>> Start ENTRIES SHOWN
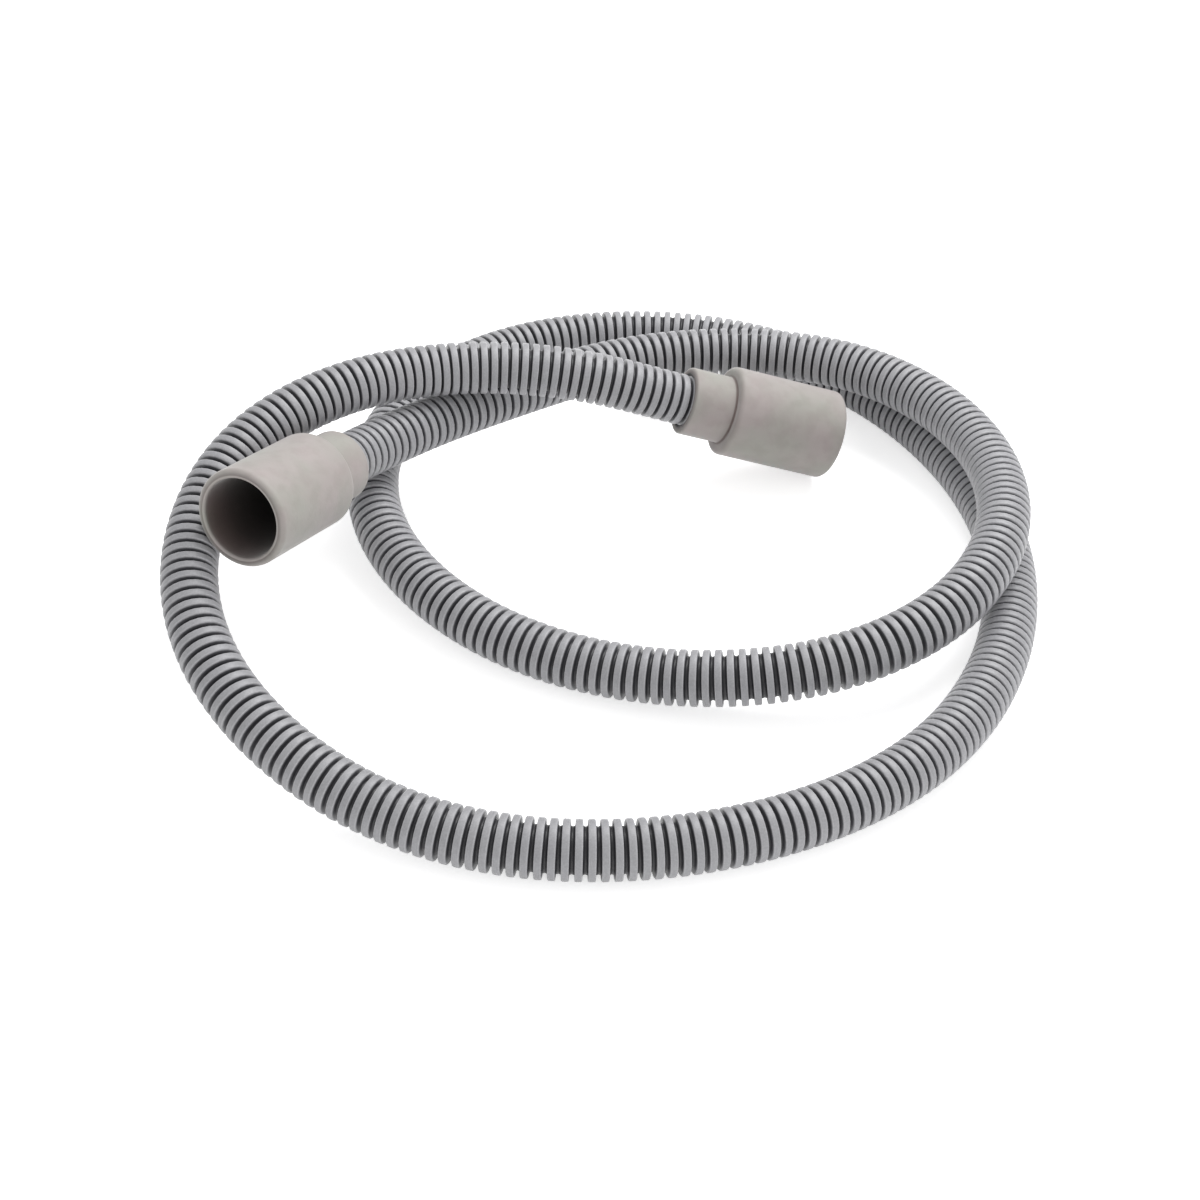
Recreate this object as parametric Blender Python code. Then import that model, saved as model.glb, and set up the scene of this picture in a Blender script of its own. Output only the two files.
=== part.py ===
"""A washer dryer pump hose: a long corrugated drain hose with a rubber cuff on each end.

The hose lies loosely coiled on a flat surface, with the middle of its footprint at the
origin and the surface at height zero. Metres, +Z up.
"""

import math

import bmesh
import bpy
import numpy as np
from mathutils import Vector

MM = 0.001
TOUCHING_GAP = 0.3 * MM

# The hose
HOSE_OD = 21.5 * MM
HOSE_STRETCHES = 76
HOSE_BEVEL_RESOLUTION = 4
CURVE_STEPS_PER_SPAN = 24

# The cuffs, measured along their own axis from the end that grips the hose
CUFF_LENGTH = 68.0 * MM
CUFF_OD = 38.0 * MM
NECK_OD = 28.5 * MM
NECK_LENGTH = 18.5 * MM
HOSE_GRIP = 20.0 * MM
SOCKET_DEPTH = 43.0 * MM
SOCKET_BORE = 31.0 * MM
WATERWAY_BORE = 15.5 * MM
NECK_BORE = HOSE_OD + 2 * TOUCHING_GAP
SHOULDER_ROUND = 0.8 * MM
MOUTH_ROUND = 2.0 * MM
NECK_ROUND = 1.0 * MM
BORE_CHAMFER = 0.5 * MM
ARC_STEPS = 3
CUFF_SIDES = 48

# How the cuffs lie: the way that the hose leaves the raised one, in plan and in slope,
# and the way that the mouth of the low one points in plan
RAISED_CUFF_HEADING = math.radians(65.0)
RAISED_CUFF_SLOPE = math.radians(-15.0)
LOW_CUFF_HEADING = math.radians(8.5)

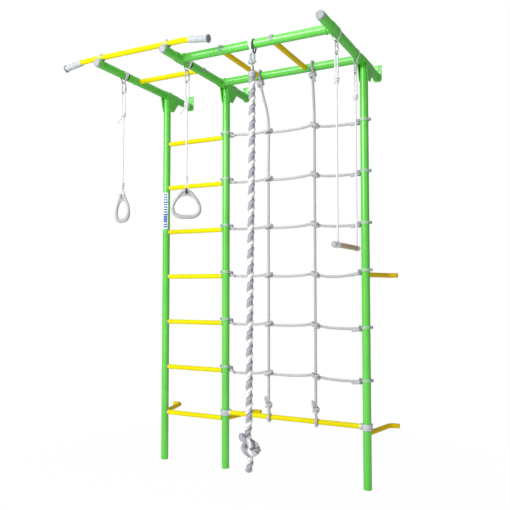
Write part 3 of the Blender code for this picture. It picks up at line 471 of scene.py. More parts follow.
def spun(profile, start, direction, steps=48, closed=False, rim=0.0):
    # turns (radius, distance) points about an axis with Spin
    points = [(radius, 0.0, distance) for radius, distance in profile]
    edges = [(i, i + 1) for i in range(len(points) - 1)]
    if closed:
        edges.append((len(points) - 1, 0))
    mesh = bpy.data.meshes.new("spun")
    mesh.from_pydata(points, edges, [])
    piece = bpy.data.objects.new("spun", mesh)
    scene.collection.objects.link(piece)
    only(piece)
    bpy.ops.object.mode_set(mode="EDIT")
    bpy.ops.mesh.select_all(action="SELECT")
    bpy.ops.mesh.spin(steps=steps, angle=2 * math.pi, center=(0, 0, 0), axis=(0, 0, 1))
    leaveEdit()
    settleMesh(piece)
    if rim > 0:
        soften(piece, rim, 3, 35)
    return aim(piece, start, direction)


def cope(piece, middle, along, radius=tubeFit, reach=0.05):
    # cuts a tube that this piece meets out of it; middle is a place from the floor
    ends = [at(*(value + way * reach * share for value, share in zip(middle, along))) for way in (-1, 1)]
    cutter = roundBar(*ends, radius, 64, 0.0)
    modify(piece, "BOOLEAN", operation="DIFFERENCE", solver="EXACT", object=cutter)
    discard(cutter)
    return piece


def openTube(place, turn, radius, length, sides, unwanted):
    # a tube wall without ends, less the faces that are unwanted
    tube = addShape(bpy.ops.mesh.primitive_cylinder_add, vertices=sides, radius=radius, depth=length,
                    end_fill_type="NOTHING", location=place, rotation=turn)
    pickFaces(tube, unwanted)
    dropPicked()
    return tube


def madeOfSheet(piece, sheet, rim):
    thicken(piece, sheet)
    settleMesh(piece)
    return soften(piece, rim)


def curvedPlate(axisPoint, along, half, inner, sheet, middleWay, spread):
    # part of a tube wall: a curved washer or clamp plate, half long each way and spread each side of middleWay
    along = Vector(along)
    limit = math.cos(math.radians(spread))
    plate = openTube((0, 0, 0), along.to_track_quat("Z", "Y").to_euler(), inner + sheet / 2, 2 * half, 72,
                     lambda centre, normal: (centre - along * centre.dot(along)).normalized().dot(middleWay) < limit)
    madeOfSheet(plate, sheet, sheet * 0.25)
    plate.location = axisPoint
    return settlePlace(plate)


def block(low, high, rim=0.0006, segments=3):
    low, high = Vector(low), Vector(high)
    piece = addShape(bpy.ops.mesh.primitive_cube_add, size=1.0, location=(low + high) / 2, scale=high - low)
    if rim > 0:
        pickFaces(piece, lambda centre, normal: True)
        bevelPicked(rim, segments)
    return piece


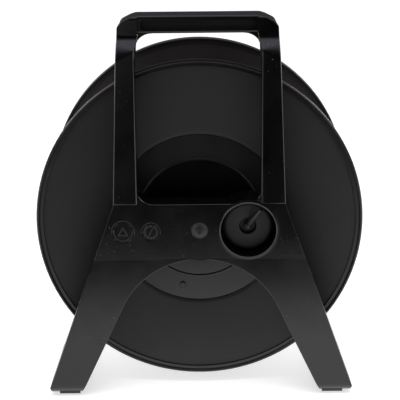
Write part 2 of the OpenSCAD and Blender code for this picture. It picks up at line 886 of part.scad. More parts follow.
// The front flange, with ledges for the hub cover and the front hub and a seat for the core
module front_flange() {
    root_back = ledge_back + core_seat;
    color([0.13, 0.13, 0.135]) place() difference() {
        union() {
            revolve_front() polygon(concat(face_pts, [
                [hub_r, ledge_in], [lip_r + push_fit, ledge_in], [lip_r + push_fit, lip_back],
                [core_in, lip_back], [core_in, ledge_back], [seat_r, ledge_back],
                [seat_r, root_back], [hub_r + root_step, root_back],
                [hub_r + 4 * root_step, back_pts[0][1] - 1]
            ], tail(back_pts)));
            translate([0, 0, -crank_at])
                tube_y(crank_boss_r, crank_face - flange_t / 2, crank_boss_y);
        }
        translate([0, 0, -crank_at])
            tube_y(crank_stud_r + push_fit, crank_boss_y - crank_stud_l - bore_spare,
                crank_boss_y + lap);
    }
}

// The front hub: a pot in the core's end, whose lip holds the flange, with the bearing sleeve
module front_hub() {
    color([0.13, 0.13, 0.135]) place() difference() {
        union() {
            revolve_front() polygon([
                [lip_r, ledge_in], [pot_r - pot_wall, ledge_in], [pot_r - pot_wall, pot_floor],
                [0, pot_floor], [0, pot_floor + web_t], [pot_r, pot_floor + web_t],
                [pot_r, lip_back], [lip_r, lip_back]
            ]);
            tube_y(sleeve_r, sleeve_y0, sleeve_y1);
            around(web_ribs, 30) web_rib();
            around(cover_screw_n, 30) translate([cover_screw_pcr, 0, 0])
                tube_y(screw_boss_r, drum_w - pot_floor - lap, drum_w - ledge_in);
        }
        tube_y(sleeve_in, sleeve_y0 - lap, sleeve_y0 + bush_len + bore_spare);
        tube_y(sleeve_in, sleeve_y1 - bush_len - bore_spare, sleeve_y1 + lap);
        tube_y(axle_r + sleeve_relief, sleeve_y0, sleeve_y1);
        around(drum_screw_n) translate([drum_screw_pcr, 0, 0])
            tube_y(screw_r + push_fit, web_back - lap, drum_w - pot_floor + lap);
        around(cover_screw_n, 30) translate([cover_screw_pcr, 0, 0])
            tube_y(screw_r + push_fit, drum_w - ledge_in - cover_screw_len + 2 * lap,
                drum_w - ledge_in + lap);
    }
}

// A three-cornered fin from the sleeve to the web
module web_rib() {
    translate([0, 0, -rib_t / 2]) linear_extrude(rib_t) polygon([
        [sleeve_r - lap, web_back + lap], [web_rib_r, web_back + lap],
        [web_rib_r, web_back - 2 * rib_t], [sleeve_r - lap, web_back - web_rib_reach]
    ]);
}

module hub_cover() {
    y = drum_w - dish_depth;
    color([0.12, 0.12, 0.125]) place() difference() {
        revolve_front() polygon([
            [0, dish_depth], [hub_r - cover_bead, dish_depth],
            [hub_r - cover_bead + 1, dish_depth - cover_bead_h],
            [hub_r - cover_bead / 2, dish_depth - cover_bead_h],
            [hub_r - cover_bead / 4, dish_depth], [hub_r - push_fit, dish_depth],
            [hub_r - push_fit, dish_depth + cover_t], [0, dish_depth + cover_t]
        ]);
        around(cover_screw_n, 30) translate([cover_screw_pcr, 0, 0])
            tube_y(screw_r + push_fit, y - cover_t - lap, y + lap);
    }
}

// A pan-head screw in local axes: its head's underside is at 0 and its shank goes towards -Y
module screw(len) {
    difference() {
        union() {
            tube_y(screw_r, -len, lap / 2);
            revolve() polygon([
                [0, 0], [screw_head_r, 0], [screw_head_r, screw_head_h - head_edge],
                [screw_head_r - head_edge, screw_head_h], [0, screw_head_h]
            ]);
        }
        for (a = [0, 90]) rotate([0, a, 0])
            translate([-cross_l / 2, screw_head_h - cross_d, -cross_w / 2])
                cube([cross_l, cross_d + lap, cross_w]);
    }
}

module drum_screws() {
    color([0.7, 0.7, 0.72]) place() around(drum_screw_n)
        translate([drum_screw_pcr, drum_w - pot_floor, 0]) screw(screw_len);
}

module cover_screws() {
    color([0.7, 0.7, 0.72]) place() around(cover_screw_n, 30)
        translate([cover_screw_pcr, drum_w - dish_depth, 0]) screw(cover_screw_len);
}

module cord_grommet() {
    z0 = core_in - grommet_lip_t;
    z1 = core_r + 1 + grommet_lip_t;
    color([0.05, 0.05, 0.05]) place() translate([0, cord_y, 0]) difference() {
        union() {
            translate([0, 0, z0 - 2]) cylinder(r = cord_boss_r - push_fit, h = z1 - z0 + 2);
            translate([0, 0, z1 - 0.1]) cylinder(r = cord_boss_r + grommet_lip, h = grommet_lip_t);
        }
        translate([0, 0, z0 - 4]) cylinder(r = cord_hole_r, h = z1 - z0 + 10);
    }
}

// ---- crank ----

module crank_pin() {
    color([0.66, 0.66, 0.68]) place() translate([0, 0, -crank_at]) {
        tube_y(crank_stud_r, crank_boss_y - crank_stud_l, crank_boss_y + lap);
        tube_y(crank_pin_r, crank_boss_y, crank_seat + end_float);
        tube_y(crank_head_r, crank_seat + end_float, crank_seat + end_float + crank_head_h - 1);
    }
}

module crank_knob() {
    bore = crank_pin_r + run_fit;
    color([0.1, 0.1, 0.105]) place() translate([0, crank_y0, -crank_at]) revolve() difference() {
        polygon(concat(
            [[0, 0], [crank_r - 4, 0], [crank_r - 3, 1]],
            [for (a = [0 : 15 : 90]) [
                crank_r - 3 + 3 * sin(a), 6 + (crank_l - 20) * (a / 90)]],
            [for (a = [0 : 15 : 75]) [
                crank_r - 6 + 6 * cos(a), crank_l - 8 + 8 * sin(a)]],
            [[crank_head_r + crank_rim + 1.4, crank_l], [0, crank_l]]
        ));
        translate([-lap, -lap]) square([bore + lap, crank_l + 2 * lap]);
        translate([0, crank_seat - crank_y0]) square([crank_head_r + crank_rim, crank_l]);
    }
}

module crank_cap() {
    y1 = crank_y0 + crank_l;
    color([0.14, 0.14, 0.145]) place() translate([0, 0, -crank_at]) revolve() polygon([
        [0, y1 - crank_cap_t], [crank_head_r + crank_rim - push_fit, y1 - crank_cap_t],
        [crank_head_r + crank_rim - push_fit, y1 - 0.4], [crank_head_r, y1], [0, y1]
    ]);
}

// ---- brake ----

module at_brake() {
    place() translate([brake_x, 0, 0]) children();
}

module brake_knob() {
    round_pts = [for (a = [0 : 15 : 90]) [
        knob_r - knob_round + knob_round * sin(a), knob_y0 + knob_round - knob_round * cos(a)]];
    color([0.17, 0.17, 0.175]) at_brake() revolve() polygon(concat(
        [[knob_hole_r + 0.8, knob_y0]], round_pts, [
            [knob_r, knob_y1 - knob_skirt_h], [knob_skirt_r, knob_y1 - knob_skirt_h + 0.6],
            [knob_skirt_r, knob_y1], [knob_r - knob_wall, knob_y1],
            [knob_r - knob_wall, knob_y0 + knob_round],
            [knob_hole_r + knob_wall, knob_y0 + knob_round], [knob_hole_r + knob_wall, knob_y1],
            [spindle_r + push_fit, knob_y1], [spindle_r + push_fit, hole_floor],
            [knob_hole_r, hole_floor], [knob_hole_r, knob_y0 + 0.8]
        ]));
}

// A hub at the bottom of the knob's hole and a tapered rod with a hollow tip
module brake_lever() {
    ball_y = knob_y0 + lever_sunk;
    tip_y = knob_y0 - lever_rise;
    lean = atan2(lever_reach, ball_y - tip_y);
    reach = norm([lever_reach, ball_y - tip_y]);
    color([0.2, 0.2, 0.21]) at_brake() rotate([0, -lever_angle, 0]) {
        tube_y(knob_hole_r - 0.5, hole_floor - lever_hub_t, hole_floor);
        tube_y(lever_neck_r, ball_y, hole_floor - lever_hub_t + lap);
        translate([0, ball_y, 0]) sphere(r = lever_ball_r);
        translate([0, ball_y, 0]) rotate([90, 0, lean]) difference() {
            cylinder(r1 = lever_r, r2 = lever_tip_r, h = reach);
            translate([0, 0, reach - 3]) cylinder(r = lever_tip_r - 0.7, h = 4);
        }
    }
}

module brake_spindle() {
    color([0.66, 0.66, 0.68]) at_brake() revolve() polygon([
        [0, hole_floor], [spindle_r, hole_floor], [spindle_r, spindle_end - 0.8],
        [spindle_r - 0.8, spindle_end], [0, spindle_end]
    ]);
}

// A snap ring that keeps the spindle in the cup
module spindle_clip() {
    color([0.5, 0.5, 0.52]) at_brake() difference() {
        tube_y(spindle_r + clip_wall, cup_reach + 0.1, cup_reach + 0.1 + clip_t);
        tube_y(spindle_r + run_fit, cup_reach - lap, cup_reach + clip_t + 2 * lap);
    }
}

module brake_shoe() {
    end_x = lining_x1 + 1;
    color([0.75, 0.72, 0.62]) place() difference() {
        union() {
            translate([brake_x, 0, 0]) tube_y(shoe_eye_r, shoe_y, shoe_y + shoe_t);
            translate([brake_x, shoe_y, -shoe_w / 2]) cube([end_x - brake_x, shoe_t, shoe_w]);
        }
        translate([brake_x, 0, 0]) {
            tube_y(spindle_r + run_fit, shoe_y - lap, shoe_y + shoe_t + lap);
            tube_y(spindle_r + clip_wall + 1, shoe_y - lap, shoe_y + 1.4);
        }
    }
}

// A block of friction rubber that stops just short of the hub plate
module brake_pad() {
    y0 = shoe_y + shoe_t;
    half = shoe_w / 2 - 1;
    color([0.1, 0.1, 0.1]) place() translate([lining_x0, y0, -half])
        cube([lining_l, hub_face - brake_travel - end_float - y0, 2 * half]);
}

stand_frame();
foot_pads();
axle();
axle_nut();
rear_washer();
front_washer();
rear_flange();
drum_core();
hub_plate();
front_flange();
front_hub();
hub_cover();
drum_screws();
cover_screws();
rear_bush();
front_bush();
cord_grommet();
crank_pin();
crank_knob();
crank_cap();
brake_knob();
brake_lever();
brake_spindle();
spindle_clip();
brake_shoe();
brake_pad();
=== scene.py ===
"""Cord reel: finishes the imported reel, one operator for each group of pieces, and sets it on a
studio floor."""

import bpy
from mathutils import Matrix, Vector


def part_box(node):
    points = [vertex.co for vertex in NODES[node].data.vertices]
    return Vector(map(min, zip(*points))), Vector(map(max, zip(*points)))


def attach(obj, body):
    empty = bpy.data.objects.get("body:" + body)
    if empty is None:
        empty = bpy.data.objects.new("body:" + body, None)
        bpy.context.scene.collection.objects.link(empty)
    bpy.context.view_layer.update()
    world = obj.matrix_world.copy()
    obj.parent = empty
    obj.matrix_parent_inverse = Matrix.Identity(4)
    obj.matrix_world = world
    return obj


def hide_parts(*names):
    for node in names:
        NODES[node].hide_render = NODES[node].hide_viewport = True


bl_info = {
    "name": "Cord Reel",
    "version": (1, 0, 0),
    "blender": (4, 5, 0),
    "location": "View3D > Sidebar > Cord Reel",
    "description": "Finishes the pieces of a cord reel: mouldings, drum, brake, crank and fittings",
    "category": "Mesh",
}

import math
from collections import namedtuple

import bmesh
import bpy
from bpy.props import FloatProperty, FloatVectorProperty, PointerProperty
from mathutils import Matrix, Vector

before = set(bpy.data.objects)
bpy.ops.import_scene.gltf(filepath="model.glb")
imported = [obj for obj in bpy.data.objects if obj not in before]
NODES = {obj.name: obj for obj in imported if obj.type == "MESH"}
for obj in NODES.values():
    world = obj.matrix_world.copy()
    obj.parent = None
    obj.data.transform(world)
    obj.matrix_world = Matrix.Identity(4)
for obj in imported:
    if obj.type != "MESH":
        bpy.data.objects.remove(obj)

# Places that the frame gives: the axle's centre line, the drum's rear rim and the brake knob
AXLE_LOW, AXLE_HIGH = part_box("axle")
AXLE_X = (AXLE_LOW.x + AXLE_HIGH.x) / 2
AXLE_Z = (AXLE_LOW.z + AXLE_HIGH.z) / 2
DRUM_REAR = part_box("rear_flange")[0].y
BRAKE_LOW, BRAKE_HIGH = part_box("brake_knob")
BRAKE_X = (BRAKE_LOW.x + BRAKE_HIGH.x) / 2
BRAKE_Z = (BRAKE_LOW.z + BRAKE_HIGH.z) / 2

# Places on the stand, in metres. Heights are over the axle, and widths count from the middle.
PLATE_REAR = DRUM_REAR - 0.028   # the rear face of the plate and the legs
FACE_DEPTH = 0.0015              # the edges of that face lie no deeper than this
CHEEK_LOW = 0.160                # the slanted bands and the arms' cheeks lie over this
BAND_MIDDLE = 0.174              # halfway up the slanted bands
CUP_EDGE = 0.0315                # the edges this close to the brake belong to its cup
CUP_LIP = 0.0300                 # the lip of the moulding round the cup lies within this

# The window between the arms, the mouth of the grip's channel, the tray inside it, which lies
# TRAY_BACK in front of the plate's rear face, and the middles of the mould's two marks
WINDOW_LOW, WINDOW_HIGH, WINDOW_WIDE = 0.020, 0.130, 0.063
CHANNEL_LOW, CHANNEL_WIDE = 0.184, 0.056
TRAY_LOW, TRAY_HIGH, TRAY_BACK = 0.1863, 0.1967, 0.0185
DIAL_X, TRIANGLE_X, MARKS_Z = -0.0454, -0.0714, -0.001

# How many times paler than the stand's plastic these are. The bead's paleness is a painted
# highlight on the cup's lip.
# The channel's paleness is painted light that lifts the shade inside the grip's channel.
CHANNEL_PAINTED_LIGHT, MARKS_PALER, BEAD_HIGHLIGHT = 2.4, 7.0, 24.0


def size(label, about, value, low=0.0, high=10.0):
    return FloatProperty(name=label, description=about, default=value, min=low, soft_max=high,
                         unit="LENGTH", subtype="DISTANCE", precision=4)


def share(label, about, value):
    return FloatProperty(name=label, description=about, default=value, min=0.0, max=1.0,
                         subtype="FACTOR")


def colour(label, about, value):
    return FloatVectorProperty(name=label, description=about, default=value, size=3, min=0.0,
                               max=1.0, subtype="COLOR")


class StandSettings(bpy.types.PropertyGroup):
    outline_round: size("Outline rounding", "Radius on the outer edges of the rear face", 0.0010)
    window_round: size("Window rounding", "Radius on the edges of the window", 0.0018)
    band_round: size("Band rounding", "Length of the soft upper end of the slanted bands", 0.0035)
    bend_round: size("Bend rounding", "Length of the soft lower end of the slanted bands", 0.0115)
    colour: colour("Colour", "Colour of the stand's plastic", (0.0019, 0.0018, 0.0020))
    rough_low: share("Smoothest", "Roughness where the moulding is smoothest", 0.17)
    rough_high: share("Roughest", "Roughness where the moulding is dullest", 0.27)
    dust: share("Dust", "How much dust lies on the stand", 0.9)
    rubber: colour("Rubber", "Colour of the feet's rubber", (0.012, 0.012, 0.012))
    mark: size("Mark height", "How far the marks of the mould stand out of the plate", 0.0004)
    handle_start: size("Handle start", "Height over the axle at which the handle starts", 0.151)
    handle_factor: share("Handle factor", "Share that the handle keeps of its height", 0.942)
    channel: size("Channel reach", "Half the length of the grip's channel", 0.0530)
    cup_reach: size("Cup radius", "Inner radius of the liner round the brake knob", 0.0259)
    cup_lip: size("Cup lip", "How far that liner's lip stands out of the plate", 0.0009)
    cup_bead: size("Cup bead", "Radius of the thin bead on that lip", 0.0006)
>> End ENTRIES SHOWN
SET EXERCISE: Provide an exact reproduction of only those lines that start at the line containing "stand_frame();" and end at the line containing "if empty is", inclusive.

EXERCISE ANSWER:
stand_frame();
foot_pads();
axle();
axle_nut();
rear_washer();
front_washer();
rear_flange();
drum_core();
hub_plate();
front_flange();
front_hub();
hub_cover();
drum_screws();
cover_screws();
rear_bush();
front_bush();
cord_grommet();
crank_pin();
crank_knob();
crank_cap();
brake_knob();
brake_lever();
brake_spindle();
spindle_clip();
brake_shoe();
brake_pad();
=== scene.py ===
"""Cord reel: finishes the imported reel, one operator for each group of pieces, and sets it on a
studio floor."""

import bpy
from mathutils import Matrix, Vector


def part_box(node):
    points = [vertex.co for vertex in NODES[node].data.vertices]
    return Vector(map(min, zip(*points))), Vector(map(max, zip(*points)))


def attach(obj, body):
    empty = bpy.data.objects.get("body:" + body)
    if empty is None:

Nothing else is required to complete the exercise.